_Do this:_
Copy exactly, please, the lines of the data from its start through the line containing "mottle_mm: float = 500.0".

_Available data:_
-- BEGIN --
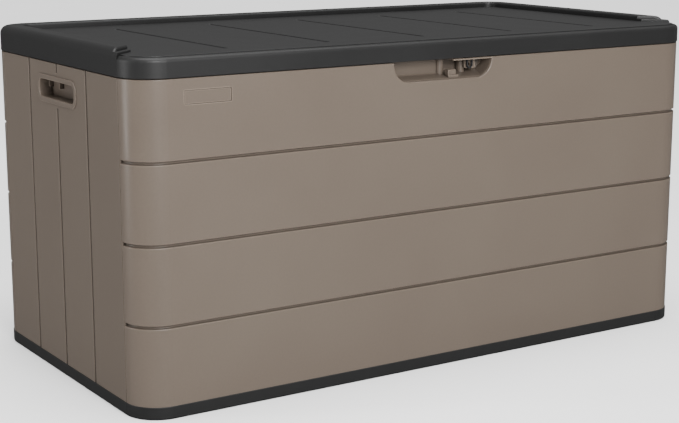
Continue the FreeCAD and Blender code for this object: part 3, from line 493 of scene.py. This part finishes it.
@dataclass(frozen=True)
class StudioVinyl:
    """Matt pale vinyl floor, calendered: even, with a barely visible mottle."""

    name: str = "pale_vinyl_calendered"
    colour: str = "#F2F2F2"
    mottle: str = "#EDEDED"
    roughness: float = 0.8
    mottle_mm: float = 500.0

    def build(self) -> bpy.types.Material:
        """Make the material."""
        material = new_material(self.name)
        tree = material.node_tree
        place = add_node(tree, "ShaderNodeTexCoord").outputs["Object"]
        cloud = add_node(
            tree,
            "ShaderNodeTexNoise",
            {"Scale": 1 / (self.mottle_mm * MM), "Detail": 2.0},
            {"Vector": place},
        )
        tint = add_node(
            tree,
            "ShaderNodeMix",
            {"data_type": "RGBA", 6: linear(self.colour), 7: linear(self.mottle)},
            {0: cloud.outputs["Fac"]},
        )
        shader = add_node(
            tree,
            "ShaderNodeBsdfPrincipled",
            {"Roughness": self.roughness, "Specular IOR Level": 0.2},
            {"Base Color": tint.outputs[2]},
        )
        add_node(tree, "ShaderNodeOutputMaterial", {}, {"Surface": shader.outputs[0]})
        return material


# Polypropylene with a warm grey-brown masterbatch, satin grain
TAUPE_RESIN = MouldedResin(
    name="taupe_polypropylene_moulded",
    colour="#524941",
    cloud="#564D44",
    rubbed="#8A7D70",
    shade="#2B2520",
)
# The same resin with carbon black, from a mould with a slightly rougher grain
CHARCOAL_RESIN = MouldedResin(
    name="charcoal_polypropylene_moulded",
    colour="#1B1B1B",
    cloud="#1E1E1E",
    rubbed="#2C2C2C",
    shade="#0E0E0E",
    roughness=0.44,
    gloss=0.26,
)
ZINC = PlatedSteel("zinc_plated_steel_pressed", "#C9CBCE", "#8E9196")
BLACK_COAT = PowderCoat()


@dataclass(frozen=True)
class Palette:
    """The built materials of the box, one for each slot of the record."""

    materials: dict[str, bpy.types.Material]

    @classmethod
    def mixed(cls) -> "Palette":
        """Build every finish once."""
        return cls(
            {
                Slot.TAUPE.value: TAUPE_RESIN.build(),
                Slot.BLACK.value: CHARCOAL_RESIN.build(),
                Slot.ZINC.value: ZINC.build(),
                Slot.BLACK_STEEL.value: BLACK_COAT.build(),
            }
        )

    def dress(self, node: str) -> None:
        """Give a carried-over CAD node the finish of its slot.

        Args:
            node: Name of the CAD node.
        """
        slots = {row["node"]: row["material_slot"] for row in frame["record"]["subparts"]}
        mesh = frame["nodes"][node].data
        mesh.materials.clear()
        mesh.materials.append(self.materials[slots[node]])
        LOG.info("dressed %s in %s", node, slots[node])


# ---------------------------------------------------------------- studio
@dataclass(frozen=True)
class Panel:
    """One soft light panel of the studio."""

    name: str
    at: tuple[float, float, float]
    aim: tuple[float, float, float]
    size: tuple[float, float]   # width and height
    power: float                # W
    mirrored: bool = True       # False for a fill that shows in no reflection


PANELS = (
    Panel("front_light", (-0.75, -3.0, 1.6), (0.0, 0.0, 0.3), (1.4, 1.2), 168.0),
    Panel("left_strip", (-3.0, 0.8, 0.9), (-0.6, -0.3, 0.3), (0.3, 1.8), 40.0),
    Panel("rear_fill", (0.8, 3.2, 3.4), (0.0, 0.0, 0.3), (2.6, 1.6), 55.0, mirrored=False),
)


@dataclass
class Studio:
    """Pale floor, soft lights and the camera.

    The camera stands at eye, turned right of +Y by yaw and down by pitch, both in degrees.
    """

    lens_mm: float = 80.36
    sensor_mm: float = 36.0
    sight: float = 60.0         # how far the camera sees
    yaw: float = 32.777
    pitch: float = 11.783
    eye: tuple[float, float, float] = (-1.59472, -2.44496, 0.84180)
    floor_half: float = 40.0
    overhead: float = 5.2       # light that the floor gets from above, W/m2
    overhead_spread: float = 55.0
    overhead_from: tuple[float, float, float] = (0.3, -0.6, 6.0)
    ambient: float = 0.19
    panels: tuple[Panel, ...] = PANELS

    def camera(self) -> None:
        """Make the camera, level, turned right of +Y by yaw and down by pitch."""
        data = bpy.data.cameras.new("camera")
        data.lens = self.lens_mm
        data.sensor_width = self.sensor_mm
        data.clip_end = self.sight
        camera = bpy.data.objects.new("camera", data)
        camera.location = self.eye
        camera.rotation_euler = (math.radians(90 - self.pitch), 0.0, math.radians(-self.yaw))
        bpy.context.scene.collection.objects.link(camera)
        bpy.context.scene.camera = camera

    def lamp(
        self, name: str, data: bpy.types.Light, at: Vector, aim: Vector
    ) -> bpy.types.Object:
        """Hang one lamp.

        Args:
            name: Name of the lamp.
            data: Its light.
            at: Where it hangs.
            aim: Point that it faces.

        Returns:
            The lamp.
        """
        lamp = bpy.data.objects.new(name, data)
        lamp.location = at
        lamp.rotation_euler = (aim - at).to_track_quat("-Z", "Y").to_euler()
        lamp.visible_camera = False
        bpy.context.scene.collection.objects.link(lamp)
        return lamp

    def panel(self, panel: Panel) -> None:
        """Hang one soft panel, out of the camera's sight.

        Args:
            panel: Its name, place, aim, size and power.
        """
        data = bpy.data.lights.new(panel.name, "AREA")
        data.shape = "RECTANGLE"
        data.size, data.size_y = panel.size
        data.energy = panel.power
        lamp = self.lamp(panel.name, data, Vector(panel.at), Vector(panel.aim))
        lamp.visible_glossy = panel.mirrored

    def lights(self) -> None:
        """Hang the soft lights and set the even, dim surround."""
        sky = bpy.data.lights.new("overhead_light", "SUN")
        sky.energy = self.overhead
        sky.angle = math.radians(self.overhead_spread)
        self.lamp("overhead_light", sky, Vector(self.overhead_from), Vector())
        for panel in self.panels:
            self.panel(panel)
        world = bpy.data.worlds.new("surround")
        world.use_nodes = True
        back = world.node_tree.nodes["Background"]
        back.inputs["Color"].default_value = linear("#FFFFFF")
        back.inputs["Strength"].default_value = self.ambient
        bpy.context.scene.world = world

    def floor(self) -> None:
        """Lay the pale floor."""
        mesh = bpy.data.meshes.new("floor")
        shape = bmesh.new()
        bmesh.ops.create_grid(shape, x_segments=1, y_segments=1, size=self.floor_half)
        shape.to_mesh(mesh)
        shape.free()
        floor = bpy.data.objects.new("floor", mesh)
        bpy.context.scene.collection.objects.link(floor)
        floor.visible_glossy = False    # flagged off, so that it does not grey the low reflections
        mesh.materials.append(StudioVinyl().build())

    def build(self) -> None:
        """Set up everything round the object."""
        self.camera()
        self.lights()
        self.floor()
        LOG.info("studio set up")


# ---------------------------------------------------------------- the box
@dataclass
class Assembly:
    """Parts of the box that are made and dressed together."""

    nodes: tuple[str, ...]

    def build(self, palette: Palette) -> None:
        """Dress every part.

        Args:
            palette: Built materials.
        """
        for node in self.nodes:
            palette.dress(node)


@dataclass
class Walls(Assembly):
    """Base tray and the four boarded panels, with the screws of their seams."""

    nodes: tuple[str, ...] = (
        "base_tray",
        "front_panel",
        "rear_panel",
        "right_end_panel",
        "left_end_panel",
        "seam_screws",
    )


@dataclass
class Handles(Assembly):
    """Bezelled hand holes of the two ends."""

    nodes: tuple[str, ...] = ("right_handle", "left_handle")


@dataclass
class FingerPull(Assembly):
    """Recess at the top of the front with the lock's tab, and the blank plate beside it."""

    nodes: tuple[str, ...] = (
        "pull_pocket",
        "lock_tab",
        "pull_screws",
        "lock_tab_screws",
        "badge_plate",
    )


@dataclass
class Lid(Assembly):
    """Lid shell with its liner, rails and lock eye."""

    nodes: tuple[str, ...] = (
        "lid_shell",
        "lid_liner",
        "lid_rail_front",
        "lid_rail_rear",
        "lid_hasp",
        "hasp_screws",
        "liner_screws",
    )


@dataclass
class Hinges(Assembly):
    """Three pinned hinges along the rear, and their screws."""

    nodes: tuple[str, ...] = ("hinge_body_screws", "hinge_lid_screws")
    places: tuple[str, ...] = ("left", "centre", "right")
    parts: tuple[str, ...] = ("hinge_body_leaf", "hinge_lid_leaf", "hinge_pin")

    def build(self, palette: Palette) -> None:
        """Dress the hinges and their screws.

        Args:
            palette: Built materials.
        """
        for place in self.places:
            for part in self.parts:
                palette.dress(f"{part}_{place}")
        super().build(palette)


def main() -> None:
    """Build the scene piece by piece."""
    logging.basicConfig(level=logging.INFO, format="%(message)s")
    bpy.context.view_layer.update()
    Studio().build()
    palette = Palette.mixed()
    for part in (Walls(), Handles(), FingerPull(), Lid(), Hinges()):
        part.build(palette)


if __name__ == "__main__":
    main()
-- END --
_Final result:_
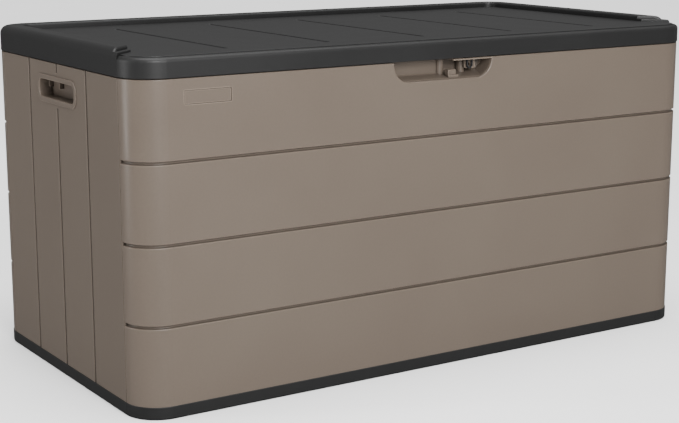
Continue the FreeCAD and Blender code for this object: part 3, from line 493 of scene.py. This part finishes it.
@dataclass(frozen=True)
class StudioVinyl:
    """Matt pale vinyl floor, calendered: even, with a barely visible mottle."""

    name: str = "pale_vinyl_calendered"
    colour: str = "#F2F2F2"
    mottle: str = "#EDEDED"
    roughness: float = 0.8
    mottle_mm: float = 500.0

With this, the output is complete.